▶ _Exercise instructions_: The exercise asks for every line of the data to be reproduced exactly.

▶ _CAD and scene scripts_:
* * * * * * * * *

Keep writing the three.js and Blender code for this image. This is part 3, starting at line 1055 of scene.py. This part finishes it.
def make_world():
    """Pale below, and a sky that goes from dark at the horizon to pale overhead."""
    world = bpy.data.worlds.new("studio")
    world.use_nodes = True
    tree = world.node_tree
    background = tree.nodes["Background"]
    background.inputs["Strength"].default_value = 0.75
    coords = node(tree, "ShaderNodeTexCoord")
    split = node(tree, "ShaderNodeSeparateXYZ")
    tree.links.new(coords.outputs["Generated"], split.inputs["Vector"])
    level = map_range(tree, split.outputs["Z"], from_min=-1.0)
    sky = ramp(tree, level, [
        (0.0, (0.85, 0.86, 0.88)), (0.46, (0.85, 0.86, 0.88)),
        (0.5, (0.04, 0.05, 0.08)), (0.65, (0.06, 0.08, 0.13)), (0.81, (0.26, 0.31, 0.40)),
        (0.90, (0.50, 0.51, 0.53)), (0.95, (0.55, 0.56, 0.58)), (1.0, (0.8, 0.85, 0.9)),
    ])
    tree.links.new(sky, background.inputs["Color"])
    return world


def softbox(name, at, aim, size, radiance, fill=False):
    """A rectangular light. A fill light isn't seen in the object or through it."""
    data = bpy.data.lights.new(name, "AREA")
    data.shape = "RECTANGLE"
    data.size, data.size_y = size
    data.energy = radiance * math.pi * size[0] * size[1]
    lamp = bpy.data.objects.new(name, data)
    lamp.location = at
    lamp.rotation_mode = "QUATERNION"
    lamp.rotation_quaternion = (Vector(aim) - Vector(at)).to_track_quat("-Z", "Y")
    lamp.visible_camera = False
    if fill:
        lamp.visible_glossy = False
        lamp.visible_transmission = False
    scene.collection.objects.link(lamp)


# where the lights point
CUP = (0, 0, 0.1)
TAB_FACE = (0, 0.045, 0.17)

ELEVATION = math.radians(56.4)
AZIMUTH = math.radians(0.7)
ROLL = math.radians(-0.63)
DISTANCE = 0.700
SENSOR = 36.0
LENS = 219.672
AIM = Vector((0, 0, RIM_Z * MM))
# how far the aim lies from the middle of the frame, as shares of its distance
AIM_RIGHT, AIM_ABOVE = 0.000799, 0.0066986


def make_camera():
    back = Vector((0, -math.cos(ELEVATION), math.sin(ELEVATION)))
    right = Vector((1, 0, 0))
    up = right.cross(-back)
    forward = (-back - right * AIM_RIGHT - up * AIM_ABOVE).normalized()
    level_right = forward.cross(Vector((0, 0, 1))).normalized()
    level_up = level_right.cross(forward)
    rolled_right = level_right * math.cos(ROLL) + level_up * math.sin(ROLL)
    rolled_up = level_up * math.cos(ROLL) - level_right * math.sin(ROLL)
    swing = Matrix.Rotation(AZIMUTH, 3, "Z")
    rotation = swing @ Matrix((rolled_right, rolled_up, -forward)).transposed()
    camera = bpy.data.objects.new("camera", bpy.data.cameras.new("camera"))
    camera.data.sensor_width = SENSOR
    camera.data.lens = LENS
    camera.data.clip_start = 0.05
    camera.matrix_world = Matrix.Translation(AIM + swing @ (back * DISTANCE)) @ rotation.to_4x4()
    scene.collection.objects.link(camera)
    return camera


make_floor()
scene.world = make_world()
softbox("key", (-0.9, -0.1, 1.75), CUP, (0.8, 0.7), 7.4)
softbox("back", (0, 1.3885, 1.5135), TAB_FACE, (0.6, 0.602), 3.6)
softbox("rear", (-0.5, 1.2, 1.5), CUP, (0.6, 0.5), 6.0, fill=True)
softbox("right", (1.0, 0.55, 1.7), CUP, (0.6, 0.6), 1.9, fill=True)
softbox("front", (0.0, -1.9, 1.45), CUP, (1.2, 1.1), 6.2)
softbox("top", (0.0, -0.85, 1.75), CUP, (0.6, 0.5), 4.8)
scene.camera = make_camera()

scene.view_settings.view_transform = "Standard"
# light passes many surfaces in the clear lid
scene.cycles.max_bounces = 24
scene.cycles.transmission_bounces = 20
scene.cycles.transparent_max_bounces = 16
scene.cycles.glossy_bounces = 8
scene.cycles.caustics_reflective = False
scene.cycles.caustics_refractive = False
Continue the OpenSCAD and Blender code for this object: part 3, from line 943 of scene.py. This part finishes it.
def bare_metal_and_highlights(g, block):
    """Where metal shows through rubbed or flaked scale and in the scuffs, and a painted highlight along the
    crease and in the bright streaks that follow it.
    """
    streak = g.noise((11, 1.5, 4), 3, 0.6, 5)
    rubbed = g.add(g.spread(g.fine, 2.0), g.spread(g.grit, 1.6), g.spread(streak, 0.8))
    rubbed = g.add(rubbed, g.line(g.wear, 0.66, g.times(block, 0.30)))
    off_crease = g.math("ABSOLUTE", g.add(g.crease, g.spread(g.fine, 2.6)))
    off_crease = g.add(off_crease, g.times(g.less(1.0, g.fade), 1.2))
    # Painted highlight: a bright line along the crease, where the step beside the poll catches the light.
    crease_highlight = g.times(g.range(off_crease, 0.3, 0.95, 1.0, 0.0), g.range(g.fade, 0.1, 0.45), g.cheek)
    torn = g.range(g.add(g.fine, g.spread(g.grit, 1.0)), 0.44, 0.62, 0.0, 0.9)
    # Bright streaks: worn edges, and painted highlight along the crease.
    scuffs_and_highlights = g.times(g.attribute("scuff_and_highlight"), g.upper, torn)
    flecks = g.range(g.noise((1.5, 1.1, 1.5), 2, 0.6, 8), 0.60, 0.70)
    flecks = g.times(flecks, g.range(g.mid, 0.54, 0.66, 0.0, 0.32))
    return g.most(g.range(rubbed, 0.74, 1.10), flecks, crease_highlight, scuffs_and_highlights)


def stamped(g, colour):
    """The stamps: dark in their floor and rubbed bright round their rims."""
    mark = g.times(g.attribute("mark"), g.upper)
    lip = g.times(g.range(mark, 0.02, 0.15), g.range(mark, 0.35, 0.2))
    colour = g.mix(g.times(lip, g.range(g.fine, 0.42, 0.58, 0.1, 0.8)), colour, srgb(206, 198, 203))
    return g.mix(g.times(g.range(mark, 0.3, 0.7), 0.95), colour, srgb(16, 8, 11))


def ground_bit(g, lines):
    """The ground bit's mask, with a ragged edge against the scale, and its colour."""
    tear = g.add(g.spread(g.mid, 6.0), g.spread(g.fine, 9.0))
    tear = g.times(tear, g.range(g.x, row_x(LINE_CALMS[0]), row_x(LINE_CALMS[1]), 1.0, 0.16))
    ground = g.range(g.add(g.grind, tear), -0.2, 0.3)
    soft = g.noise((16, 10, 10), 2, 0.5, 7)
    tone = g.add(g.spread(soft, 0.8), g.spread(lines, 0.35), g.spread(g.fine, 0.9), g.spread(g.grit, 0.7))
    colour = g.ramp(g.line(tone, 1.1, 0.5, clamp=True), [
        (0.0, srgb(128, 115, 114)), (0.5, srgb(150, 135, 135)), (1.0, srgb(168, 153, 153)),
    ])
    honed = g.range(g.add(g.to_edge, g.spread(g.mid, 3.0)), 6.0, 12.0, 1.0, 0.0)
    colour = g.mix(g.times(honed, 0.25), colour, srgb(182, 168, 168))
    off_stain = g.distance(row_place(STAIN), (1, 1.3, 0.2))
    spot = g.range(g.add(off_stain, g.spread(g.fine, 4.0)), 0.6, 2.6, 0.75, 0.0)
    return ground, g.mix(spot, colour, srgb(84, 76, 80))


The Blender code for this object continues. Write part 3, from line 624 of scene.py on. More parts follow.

* * * * * * * * *

▶ _Task result_:
Keep writing the three.js and Blender code for this image. This is part 3, starting at line 1055 of scene.py. This part finishes it.
def make_world():
    """Pale below, and a sky that goes from dark at the horizon to pale overhead."""
    world = bpy.data.worlds.new("studio")
    world.use_nodes = True
    tree = world.node_tree
    background = tree.nodes["Background"]
    background.inputs["Strength"].default_value = 0.75
    coords = node(tree, "ShaderNodeTexCoord")
    split = node(tree, "ShaderNodeSeparateXYZ")
    tree.links.new(coords.outputs["Generated"], split.inputs["Vector"])
    level = map_range(tree, split.outputs["Z"], from_min=-1.0)
    sky = ramp(tree, level, [
        (0.0, (0.85, 0.86, 0.88)), (0.46, (0.85, 0.86, 0.88)),
        (0.5, (0.04, 0.05, 0.08)), (0.65, (0.06, 0.08, 0.13)), (0.81, (0.26, 0.31, 0.40)),
        (0.90, (0.50, 0.51, 0.53)), (0.95, (0.55, 0.56, 0.58)), (1.0, (0.8, 0.85, 0.9)),
    ])
    tree.links.new(sky, background.inputs["Color"])
    return world


def softbox(name, at, aim, size, radiance, fill=False):
    """A rectangular light. A fill light isn't seen in the object or through it."""
    data = bpy.data.lights.new(name, "AREA")
    data.shape = "RECTANGLE"
    data.size, data.size_y = size
    data.energy = radiance * math.pi * size[0] * size[1]
    lamp = bpy.data.objects.new(name, data)
    lamp.location = at
    lamp.rotation_mode = "QUATERNION"
    lamp.rotation_quaternion = (Vector(aim) - Vector(at)).to_track_quat("-Z", "Y")
    lamp.visible_camera = False
    if fill:
        lamp.visible_glossy = False
        lamp.visible_transmission = False
    scene.collection.objects.link(lamp)


# where the lights point
CUP = (0, 0, 0.1)
TAB_FACE = (0, 0.045, 0.17)

ELEVATION = math.radians(56.4)
AZIMUTH = math.radians(0.7)
ROLL = math.radians(-0.63)
DISTANCE = 0.700
SENSOR = 36.0
LENS = 219.672
AIM = Vector((0, 0, RIM_Z * MM))
# how far the aim lies from the middle of the frame, as shares of its distance
AIM_RIGHT, AIM_ABOVE = 0.000799, 0.0066986


def make_camera():
    back = Vector((0, -math.cos(ELEVATION), math.sin(ELEVATION)))
    right = Vector((1, 0, 0))
    up = right.cross(-back)
    forward = (-back - right * AIM_RIGHT - up * AIM_ABOVE).normalized()
    level_right = forward.cross(Vector((0, 0, 1))).normalized()
    level_up = level_right.cross(forward)
    rolled_right = level_right * math.cos(ROLL) + level_up * math.sin(ROLL)
    rolled_up = level_up * math.cos(ROLL) - level_right * math.sin(ROLL)
    swing = Matrix.Rotation(AZIMUTH, 3, "Z")
    rotation = swing @ Matrix((rolled_right, rolled_up, -forward)).transposed()
    camera = bpy.data.objects.new("camera", bpy.data.cameras.new("camera"))
    camera.data.sensor_width = SENSOR
    camera.data.lens = LENS
    camera.data.clip_start = 0.05
    camera.matrix_world = Matrix.Translation(AIM + swing @ (back * DISTANCE)) @ rotation.to_4x4()
    scene.collection.objects.link(camera)
    return camera


make_floor()
scene.world = make_world()
softbox("key", (-0.9, -0.1, 1.75), CUP, (0.8, 0.7), 7.4)
softbox("back", (0, 1.3885, 1.5135), TAB_FACE, (0.6, 0.602), 3.6)
softbox("rear", (-0.5, 1.2, 1.5), CUP, (0.6, 0.5), 6.0, fill=True)
softbox("right", (1.0, 0.55, 1.7), CUP, (0.6, 0.6), 1.9, fill=True)
softbox("front", (0.0, -1.9, 1.45), CUP, (1.2, 1.1), 6.2)
softbox("top", (0.0, -0.85, 1.75), CUP, (0.6, 0.5), 4.8)
scene.camera = make_camera()

scene.view_settings.view_transform = "Standard"
# light passes many surfaces in the clear lid
scene.cycles.max_bounces = 24
scene.cycles.transmission_bounces = 20
scene.cycles.transparent_max_bounces = 16
scene.cycles.glossy_bounces = 8
scene.cycles.caustics_reflective = False
scene.cycles.caustics_refractive = False
Continue the OpenSCAD and Blender code for this object: part 3, from line 943 of scene.py. This part finishes it.
def bare_metal_and_highlights(g, block):
    """Where metal shows through rubbed or flaked scale and in the scuffs, and a painted highlight along the
    crease and in the bright streaks that follow it.
    """
    streak = g.noise((11, 1.5, 4), 3, 0.6, 5)
    rubbed = g.add(g.spread(g.fine, 2.0), g.spread(g.grit, 1.6), g.spread(streak, 0.8))
    rubbed = g.add(rubbed, g.line(g.wear, 0.66, g.times(block, 0.30)))
    off_crease = g.math("ABSOLUTE", g.add(g.crease, g.spread(g.fine, 2.6)))
    off_crease = g.add(off_crease, g.times(g.less(1.0, g.fade), 1.2))
    # Painted highlight: a bright line along the crease, where the step beside the poll catches the light.
    crease_highlight = g.times(g.range(off_crease, 0.3, 0.95, 1.0, 0.0), g.range(g.fade, 0.1, 0.45), g.cheek)
    torn = g.range(g.add(g.fine, g.spread(g.grit, 1.0)), 0.44, 0.62, 0.0, 0.9)
    # Bright streaks: worn edges, and painted highlight along the crease.
    scuffs_and_highlights = g.times(g.attribute("scuff_and_highlight"), g.upper, torn)
    flecks = g.range(g.noise((1.5, 1.1, 1.5), 2, 0.6, 8), 0.60, 0.70)
    flecks = g.times(flecks, g.range(g.mid, 0.54, 0.66, 0.0, 0.32))
    return g.most(g.range(rubbed, 0.74, 1.10), flecks, crease_highlight, scuffs_and_highlights)


def stamped(g, colour):
    """The stamps: dark in their floor and rubbed bright round their rims."""
    mark = g.times(g.attribute("mark"), g.upper)
    lip = g.times(g.range(mark, 0.02, 0.15), g.range(mark, 0.35, 0.2))
    colour = g.mix(g.times(lip, g.range(g.fine, 0.42, 0.58, 0.1, 0.8)), colour, srgb(206, 198, 203))
    return g.mix(g.times(g.range(mark, 0.3, 0.7), 0.95), colour, srgb(16, 8, 11))


def ground_bit(g, lines):
    """The ground bit's mask, with a ragged edge against the scale, and its colour."""
    tear = g.add(g.spread(g.mid, 6.0), g.spread(g.fine, 9.0))
    tear = g.times(tear, g.range(g.x, row_x(LINE_CALMS[0]), row_x(LINE_CALMS[1]), 1.0, 0.16))
    ground = g.range(g.add(g.grind, tear), -0.2, 0.3)
    soft = g.noise((16, 10, 10), 2, 0.5, 7)
    tone = g.add(g.spread(soft, 0.8), g.spread(lines, 0.35), g.spread(g.fine, 0.9), g.spread(g.grit, 0.7))
    colour = g.ramp(g.line(tone, 1.1, 0.5, clamp=True), [
        (0.0, srgb(128, 115, 114)), (0.5, srgb(150, 135, 135)), (1.0, srgb(168, 153, 153)),
    ])
    honed = g.range(g.add(g.to_edge, g.spread(g.mid, 3.0)), 6.0, 12.0, 1.0, 0.0)
    colour = g.mix(g.times(honed, 0.25), colour, srgb(182, 168, 168))
    off_stain = g.distance(row_place(STAIN), (1, 1.3, 0.2))
    spot = g.range(g.add(off_stain, g.spread(g.fine, 4.0)), 0.6, 2.6, 0.75, 0.0)
    return ground, g.mix(spot, colour, srgb(84, 76, 80))


The Blender code for this object continues. Write part 3, from line 624 of scene.py on. More parts follow.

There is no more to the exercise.